My friend and I, we have one thing in common. We both like skulls, skeletons and anything with bones that rattle about. She’s a nurse. I have no excuse.
So a couple of years ago she asked if I wanted to go to the Museum of Death here in Los Angeles on Hollywood Boulevard – the sketchy part of the Boulevard, of course.
What was in store for us, though, would be much more than what we expected. Except for our giggles, “icks,” and “oh my Gods,” I barely remember any of it because we got out of there so fast.
But now I’m two years older so I thought I’d give the Museum another try. A solo visit this time. And that’s what I did.
According to their website, The World Famous Museum of Death was founded in June, 1995, and was originally located in San Diego’s 1st mortuary in a building once owned by Wyatt Earp. It was realized that there was a void in death education and that has how it came to be. The Museum soon moved to Hollywood. In New Orleans stands another.
Even though the gnawing at the back of my mind is urging me to go, I put off visiting the museum a couple of times. I am a little chicken. I remember. It’s not for the wimpy. Nevertheless, I finally decide to suck it up and go.
The parking lot is hidden and empty so it creeps me out bit, but even more so because it’s in the back of a death museum. It’s daytime, though. I’m not worried.
The front of the building is wrapped in gorgeous Bougainvillea and a beautiful skull is painted beside the front door. A guy with kind eyes welcomes me as I walk in. This makes me feel calm. “No photographs,” are his first words. His second? “$15, please.” We start chatting a bit.

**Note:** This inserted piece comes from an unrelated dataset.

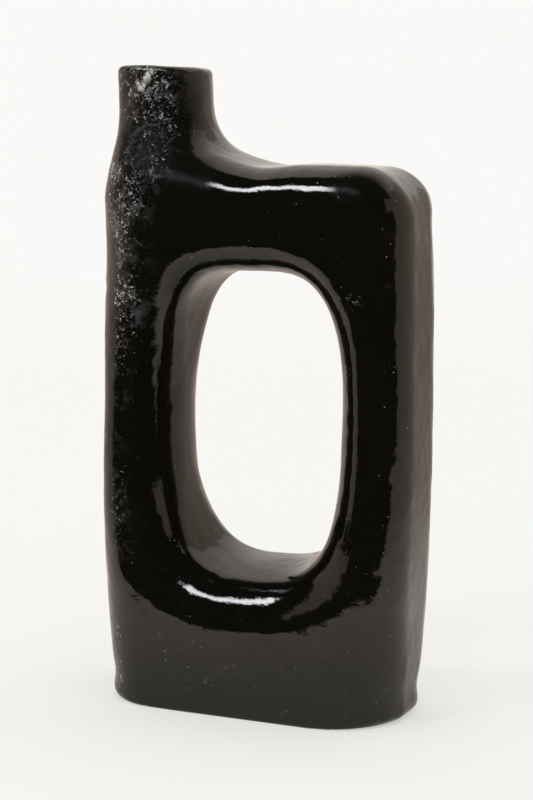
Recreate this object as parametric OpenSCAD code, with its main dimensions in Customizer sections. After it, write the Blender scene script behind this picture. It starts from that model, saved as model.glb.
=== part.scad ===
// A hand-built black clay vase. It is a rounded slab body with an oval opening right
// through it and a short neck above its left-hand column.
// Each slab, strip and coil of clay is its own piece, laid edge to edge against its neighbours.
// Millimetres. +X runs to the right, the front face looks along -Y and +Z is up.
// The origin is the middle of the underside.

/* [Body] */
// Width of the body where it is widest
body_w = 167; // [163:1:176]
// Depth from the front face to the back face
body_d = 76; // [72:1:86]
// Height of the shoulder
shoulder_z = 278; // [274:1:290]
// Thickness of every clay wall
wall = 7; // [5:0.5:7.5]
// Rounding of the long outer edges
edge_r = 16; // [14:1:17]
// Rounding of the two upper corners, seen from the front
corner_r = 26; // [22:1:28]

/* [Bulge of the sides] */
// Radius of the left side's curve
left_r = 1200; // [1000:50:1600]
// Height at which the left side is widest
left_z = 112; // [100:1:124]
// Radius of the right side's curve
right_r = 3600; // [2400:100:5000]
// Height at which the right side is widest
right_z = 200; // [150:1:220]

/* [Opening] */
// Width of the opening's throat
open_w = 108; // [100:1:110]
// Height of the opening's throat
open_h = 157; // [140:1:160]
// Height of the opening's middle
open_z = 149; // [144:1:152]
// Distance of the opening's middle to the right of the body's middle
open_x = 1; // [-1:0.5:2]
// Rounding of the lips that roll from the throat onto the faces
lip_r = 9; // [8:0.5:10]

/* [Base] */
// Thickness of the base slab
base_h = 9; // [7:0.5:12]
// How far the base slab stands out past the walls
base_proud = 1; // [0.5:0.5:2]
// Width and height of the coil pressed into the seam inside the base
seam_coil = 6; // [4:0.5:8]

/* [Neck] */
// Full height of the vase
total_h = 324; // [320:1:334]
// Distance of the neck's axis to the left of the body's middle
neck_left = 55; // [54:0.5:56]
// Outer radius of the neck
neck_r = 23; // [22:0.5:24]
// Radius of the mouth and of the bore below it
mouth_r = 16.5; // [14:0.5:17]
// Height of the coil that finishes the mouth
rim_h = 7; // [6:0.5:9]
// Radius of the hollow curve from the neck onto the shoulder
fillet_r = 24; // [18:1:26]

/* [Hidden] */
round_fn = 96;       // facets of a full turn
side_fn = 1440;      // the same for the two very long curves
$fn = round_fn;
clay = "#1b1817";
far = 400;           // longer than any part of the vase
rim_round = 3;       // rounding of the rim's two edges
neck_foot = 12;      // how far the neck reaches down the left side below the corner
collar_in = 1.5;     // how far the collar stops short of the body's left side
collar_foot = 35;    // radius of the collar's foot
collar_edge = 1;     // how far the hollow curve's foot stops short of the collar's foot
seam_gap = 1;        // how far the seam coil stands off the walls inside
left_turn = 10;      // degrees that the left strip is swept either way, before it is cut level
right_turn = 5;      // the same on the right, whose curve is longer

face_y = body_d / 2; // distance of each face from the middle plane
flat_y = face_y - edge_r;
corner_z = shoulder_z - corner_r;

// Middles of the two sides' long curves, in X and Z
left_c = [left_r - body_w / 2, left_z];
right_c = [body_w / 2 - right_r, right_z];

// Where a side's curve stands at a height, to the nearest hundredth
function side_x(middle, radius, sign, z) =
  round(100 * (middle[0] + sign * sqrt(radius * radius - pow(z - middle[1], 2)))) / 100;
top_left = side_x(left_c, left_r, -1, corner_z);
top_right = side_x(right_c, right_r, 1, corner_z);
base_left = side_x(left_c, left_r, -1, base_h);
base_right = side_x(right_c, right_r, 1, base_h);

// Middles of the upper corners
corner_lx = top_left + corner_r;
corner_rx = top_right - corner_r;

// The opening's throat is two straight sides between two half circles
half_w = open_w / 2;
end_up = (open_h - open_w) / 2;

// Middle of the hollow curve between the neck and the shoulder
neck_x = -neck_left;
fillet_x = neck_x + neck_r + fillet_r;
fillet_z = shoulder_z + fillet_r;

// ---- flat shapes ----

// Section of a strip's rolled edge, from its seam (x = 0) out to its outer face.
// inset shrinks it all round.
module edge_section(inset) {
  r = edge_r - inset;
  translate([0, -flat_y]) square([r, 2 * flat_y]);
  for (s = [-1, 1])
    intersection() {
      translate([0, s * flat_y]) circle(r);
      translate([0, s > 0 ? flat_y : -flat_y - r]) square([r, r]);
    }
}

// Hollow section of a strip: one wall thick, open towards the inside of the vase
module strip_section() {
  difference() {
    edge_section(0);
    edge_section(wall);
  }
}

// Filled section of the body's edge, reaching further in past the seam
module filled_section() {
  edge_section(0);
  translate([-edge_r / 2, -face_y]) square([edge_r / 2, body_d]);
}

// The body inside the rolled edges, seen from the front, in X and Z
module outline() {
  r = corner_r - edge_r;
  intersection() {
    translate(left_c) circle(left_r - edge_r, $fn = side_fn);
    translate(right_c) circle(right_r - edge_r, $fn = side_fn);
    translate([-far / 2, base_h]) square([far, corner_z - base_h]);
  }
  translate([corner_lx, corner_z]) square([corner_rx - corner_lx, r]);
  for (x = [corner_lx, corner_rx])
    intersection() {
      translate([x, corner_z]) circle(r);
      translate([x - r, corner_z]) square([2 * r, r]);
    }
}

// The opening's oval, grown by a margin
module oval(grow) {
  for (s = [-1, 1]) translate([0, s * end_up]) circle(half_w + grow);
  translate([-half_w - grow, -end_up]) square([open_w + 2 * grow, 2 * end_up]);
}

// Plan of the walls where they stand on the base, shrunk by inset
module plan(inset) {
  r = edge_r - inset;
  for (x = [base_left + edge_r, base_right - edge_r], y = [-flat_y, flat_y])
    translate([x, y]) circle(r);
  translate([base_left + inset, -flat_y])
    square([base_right - base_left - 2 * inset, 2 * flat_y]);
  translate([base_left + edge_r, -face_y + inset])
    square([base_right - base_left - 2 * edge_r, body_d - 2 * inset]);
}

// ---- ways to sweep a flat shape ----

// Stand a flat shape drawn in X and Z upright; it runs forwards from from_y
module upright(from_y, depth) {
  translate([0, from_y, 0]) rotate([90, 0, 0]) linear_extrude(depth) children();
}

// Turn a section about a point of the front view, from one angle to another
module bend(middle, from, to, fn = round_fn) {
  translate([middle[0], 0, middle[1]]) rotate([90, 0, 0]) rotate([0, 0, from])
    rotate_extrude(angle = to - from, $fn = fn) let($fn = round_fn) children();
}

// Run a section straight along X, with its outer side upwards
module level(from_x, to_x, z) {
  translate([from_x, 0, z]) rotate([0, 90, 0]) rotate([0, 0, 180])
    linear_extrude(to_x - from_x) children();
}

// Run a section straight up, with its outer side towards +X
module plumb(x, from_z, to_z) {
  translate([x, 0, from_z]) linear_extrude(to_z - from_z) children();
}

// Take a section all the way round the opening, with its outer side away from the middle
module round_opening() {
  translate([open_x, 0, open_z]) {
    bend([0, end_up], 0, 180) translate([half_w, 0]) children();
    bend([0, -end_up], 180, 360) translate([half_w, 0]) children();
    plumb(half_w, -end_up, end_up) mirror([0, 1]) children();
    mirror([1, 0, 0]) plumb(half_w, -end_up, end_up) mirror([0, 1]) children();
  }
}

// Keep only what stands between two heights
module between(low, high) {
  intersection() {
    children();
    translate([-far / 2, -far / 2, low]) cube([far, far, high - low]);
  }
}

// A side's strip, cut off level on the base slab and under the upper corner
module side_strip(middle, radius, from, to) {
  color(clay) between(base_h, corner_z)
    bend(middle, from, to, side_fn) translate([radius - edge_r, 0]) strip_section();
}

// The bore of the neck, run down through the shoulder
module neck_bore() {
  translate([neck_x, 0, corner_z]) cylinder(r = mouth_r, h = far);
}

// Cut away what lies inside the body's outer surface at its upper left
module sit_on_body() {
  difference() {
    children();
    between(0, corner_z)
      bend(left_c, 180 - left_turn, 180, side_fn) translate([left_r - edge_r, 0]) filled_section();
    bend([corner_lx, corner_z], 90, 180) translate([corner_r - edge_r, 0]) filled_section();
    level(corner_lx, corner_rx, shoulder_z - edge_r) filled_section();
    translate([corner_lx - corner_r / 2, -face_y, corner_z - corner_r])
      cube([2 * corner_r, body_d, 2 * corner_r - edge_r]);
  }
}

// ---- the pieces ----

module base_slab() {
  color(clay) linear_extrude(base_h) plan(-base_proud);
}

module base_seam_coil() {
  color(clay) translate([0, 0, base_h]) linear_extrude(seam_coil) difference() {
    plan(wall + seam_gap);
    plan(wall + seam_gap + seam_coil);
  }
}

// One flat slab, cut to the body's outline and round the opening
module face_slab() {
  difference() {
    outline();
    translate([open_x, open_z]) oval(lip_r);
  }
}

module front_wall() {
  color(clay) upright(wall - face_y, wall) face_slab();
}

module back_wall() {
  color(clay) upright(face_y, wall) face_slab();
}

module left_wall() {
  side_strip(left_c, left_r, 180 - left_turn, 180 + left_turn);
}

module right_wall() {
  side_strip(right_c, right_r, -right_turn, right_turn);
}

module shoulder() {
  color(clay) difference() {
    union() {
      bend([corner_lx, corner_z], 90, 180) translate([corner_r - edge_r, 0]) strip_section();
      bend([corner_rx, corner_z], 0, 90) translate([corner_r - edge_r, 0]) strip_section();
      level(corner_lx, corner_rx, shoulder_z - edge_r) strip_section();
    }
    neck_bore();
  }
}

module opening_lining() {
  color(clay) translate([open_x, 0, open_z]) upright(face_y - lip_r, body_d - 2 * lip_r)
    difference() {
      oval(wall);
      oval(0);
    }
}

// A coil that rolls the throat over onto a face; side is 1 at the front and -1 at the back
module lip(side) {
  color(clay) round_opening() intersection() {
    translate([lip_r, side * (face_y - lip_r)]) difference() {
      circle(lip_r);
      circle(lip_r - wall);
    }
    translate([0, side > 0 ? face_y - lip_r : -face_y]) square(lip_r);
  }
}

module front_lip_coil() {
  lip(1);
}

module back_lip_coil() {
  lip(-1);
}

module neck() {
  color(clay) difference() {
    sit_on_body() translate([neck_x, 0, corner_z - neck_foot])
      cylinder(r = neck_r, h = total_h - rim_h - corner_z + neck_foot);
    neck_bore();
  }
}

// Clay pressed round the foot of the neck: a cone, and a hollow curve onto the shoulder
module neck_collar() {
  foot_z = shoulder_z - edge_r;
  foot_half = collar_foot - collar_edge;  // half the hollow curve's depth at its foot
  top_half = neck_r / 2;                  // and at its top
  color(clay) sit_on_body() difference() {
    union() {
      intersection() {
        translate([neck_x, 0, foot_z])
          cylinder(r1 = collar_foot, r2 = neck_r, h = 2 * (collar_foot - neck_r));
        translate([top_left + collar_in, 0, foot_z]) linear_extrude(far) {
          for (s = [-1, 1]) translate([edge_r, s * flat_y]) circle(edge_r);
          translate([0, -flat_y]) square([far, 2 * flat_y]);
          translate([edge_r, -face_y]) square([far, body_d]);
        }
      }
      intersection() {
        upright(face_y, body_d) difference() {
          translate([neck_x, foot_z]) square([fillet_x - neck_x, fillet_z - foot_z]);
          translate([fillet_x, fillet_z]) circle(fillet_r);
        }
        level(neck_x, fillet_x, foot_z) polygon([
          [0, -foot_half], [0, foot_half],
          [fillet_z - foot_z, top_half], [fillet_z - foot_z, -top_half]
        ]);
      }
    }
    translate([neck_x, 0, 0]) cylinder(r = neck_r, h = far);
  }
}

module rim_coil() {
  inner = mouth_r + rim_round;
  outer = neck_r - rim_round;
  color(clay) translate([neck_x, 0, total_h - rim_h]) rotate_extrude() {
    translate([mouth_r, 0]) square([neck_r - mouth_r, rim_h - rim_round]);
    translate([inner, 0]) square([outer - inner, rim_h]);
    for (x = [inner, outer]) translate([x, rim_h - rim_round]) circle(rim_round);
  }
}

base_slab();
base_seam_coil();
front_wall();
back_wall();
left_wall();
right_wall();
shoulder();
opening_lining();
front_lip_coil();
back_lip_coil();
neck();
neck_collar();
rim_coil();
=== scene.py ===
"""A hand-built, glossy black clay vase with an oval opening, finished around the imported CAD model.

The pot is one smooth implicit shape, worked out from the CAD pieces' boxes: a rounded slab body,
a neck and a rolled opening, hollowed to an even wall. It is meshed once, given the hollows and
ripples of hand work, and cut where the clay pieces meet, so each CAD node gets its own closed
piece and the surface runs on smoothly over the joints, as it does on the fired pot.
Lengths inside the shape functions are in millimetres, and everything in Blender is in metres.
"""
import math

import bpy
import numpy as np
from mathutils import Matrix, Vector

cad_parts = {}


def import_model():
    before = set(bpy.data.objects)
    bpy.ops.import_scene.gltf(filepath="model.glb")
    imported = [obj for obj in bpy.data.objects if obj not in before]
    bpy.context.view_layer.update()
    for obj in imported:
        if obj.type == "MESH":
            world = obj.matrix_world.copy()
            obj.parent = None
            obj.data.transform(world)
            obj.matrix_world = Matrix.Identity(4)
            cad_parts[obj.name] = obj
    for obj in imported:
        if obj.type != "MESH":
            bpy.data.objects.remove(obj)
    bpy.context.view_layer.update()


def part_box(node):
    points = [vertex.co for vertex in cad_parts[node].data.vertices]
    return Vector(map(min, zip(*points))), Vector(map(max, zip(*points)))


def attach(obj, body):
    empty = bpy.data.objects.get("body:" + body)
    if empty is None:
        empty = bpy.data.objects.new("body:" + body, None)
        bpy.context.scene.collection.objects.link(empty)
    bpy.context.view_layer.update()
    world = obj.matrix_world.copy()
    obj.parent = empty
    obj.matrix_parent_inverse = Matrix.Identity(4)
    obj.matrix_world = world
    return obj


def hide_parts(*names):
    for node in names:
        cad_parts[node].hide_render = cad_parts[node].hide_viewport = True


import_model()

MM = 0.001
GRID = 1.5  # spacing of the meshing grid, mm


# ---------------------------------------------------------------- sizes from the frame

def box_mm(node):
    """Lowest and highest corner of a CAD node, in millimetres."""
    low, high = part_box(node)
    return np.array(low) / MM, np.array(high) / MM


left_low, left_high = box_mm("left_wall")
right_low, right_high = box_mm("right_wall")
front_low, front_high = box_mm("front_wall")
shoulder_low, shoulder_high = box_mm("shoulder")
lining_low, lining_high = box_mm("opening_lining")
lip_low, lip_high = box_mm("front_lip_coil")
rim_low, rim_high = box_mm("rim_coil")
collar_high = box_mm("neck_collar")[1]
base_high = box_mm("base_slab")[1]

WALL = front_high[1] - front_low[1]
LEFT_X = left_low[0]
RIGHT_X = right_high[0]
FACE_Y = -front_low[1]
SHOULDER_Z = shoulder_high[2]
CORNER_Z = shoulder_low[2]
BASE_H = base_high[2]
TOP_Z = rim_high[2]
# the hole in the two slabs: its middle and half its sizes
CUT_X = (lining_low[0] + lining_high[0]) / 2
CUT_Z = (lining_low[2] + lining_high[2]) / 2
CUT_HALF_W = (lining_high[0] - lining_low[0]) / 2 - WALL
CUT_HALF_H = (lining_high[2] - lining_low[2]) / 2 - WALL
LINING_Y = lining_high[1]
LIP_GROW = (lip_high[0] - lip_low[0]) / 2 - CUT_HALF_W  # how far the lip coils reach past the hole
NECK_X = (rim_low[0] + rim_high[0]) / 2
NECK_R = (rim_high[0] - rim_low[0]) / 2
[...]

This is a self-guided tour starting the visitor off in the Serial Killers room which is chock-full of newspaper articles, pictures, and letters from serial killers – the Son of Sam and The Nightstalker, to name a couple. There is plenty to read, and the visitor is assured by the FBI documentary playing that the chances of getting murdered by a serial killer are slim to none. This makes me feel better. The plaque that boasts that Los Angeles is famous for the most serial killers does not. It’s still a good start to the tour, though. Because it’s about to get grisly.
Some of the other highlights are the “Putting Fun Back into Funeral” room and the “Mortician and Funeral Room” where there are blow by blow instructions on how to embalm a corpse. The room also holds a display of instruments used in autopsies from way back when. I won’t give it all away. You’ll have to check it out for yourself.
Some of the other features? The California Death Room is special. The gruesome crime scene photos are fun. The skull room is my favorite. Of course, there is a Kennedy wall and a lot of Black Dahlia paraphernalia. Also, Jack Kevorkian’s artwork and Jane’s Mansfield’s stuffed chihuahua are an added bonus. And there’s much much more.
Ending the tour about an hour later, I am dumped into a gift shop. There is a variety of merchandise suitable for any type of visitor who walks through the Museum. The T-shirts, hoodies, caps, shot-glasses, mugs… and baby onesies available for purchase are designed so cleverly to forever remind you of your fondness for this place.
They even sell Serial Killer board games. Today, these are sold out.
You can find The Museum of Death at 6031 Hollywood Blvd., Hollywood, CA 90028 – I double-dog dare you to go!